= Qiao Shibo =

Chinese entrepreneur (1954–2024)

Qiao Shibo (October 1954 – August 5, 2024, 乔世波), a native of Dalian, Liaoning Province, was an entrepreneur of People's Republic of China.

== Life history ==
Qiao Shibo enrolled in the Chinese Communist Party (CCP) in June 1982 during his studies at Jilin University, and commenced employment in August 1983. Beginning in 1983, he held successive positions as a disciplinary inspector for the Discipline Inspection Group of the Central Commission for Discipline Inspection within the Ministry of Foreign Trade and Economic Cooperation, and as the director of the CCP Committee.

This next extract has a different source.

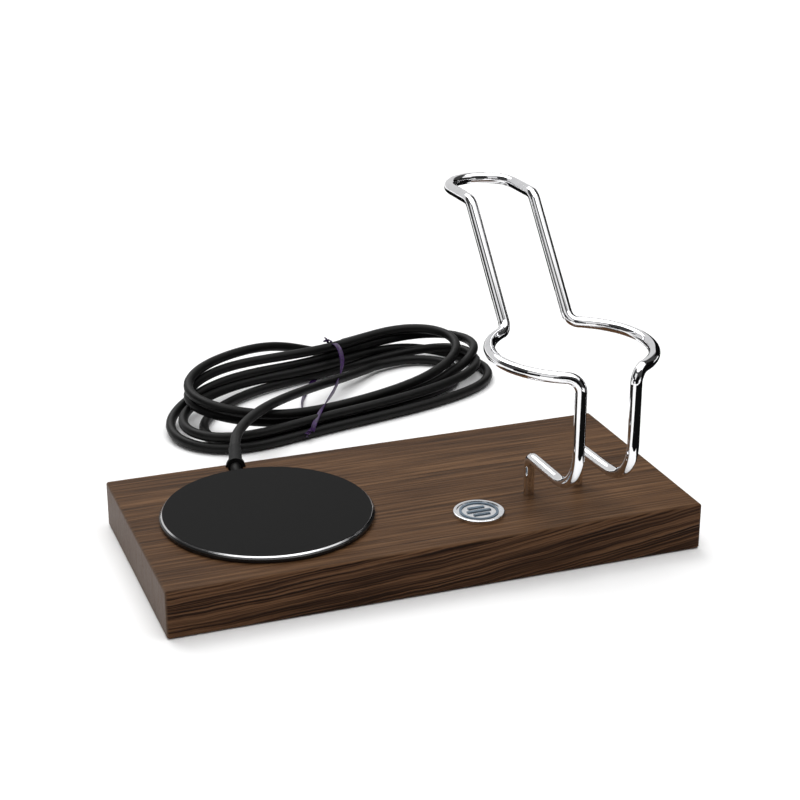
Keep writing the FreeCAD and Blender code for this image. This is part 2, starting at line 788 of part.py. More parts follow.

From 1992 to 1996, he held the positions of deputy general manager of the Human Resources Department and general manager of China Resources, and from 1996 to 1999, he served as the deputy general manager of the Human Resources Department at China Resources Group. Subsequently, from 1999 to 2000, he held the position of general manager at China Resources Petroleum Company. From 2000 to 2008, he was the assistant general manager and later the deputy general manager of China Resources Group. From 2008 to 2016, he occupied the role of general manager at China Resources Group. He died in Dongguan, Guangdong Province, on August 5, 2024, at the age of 69.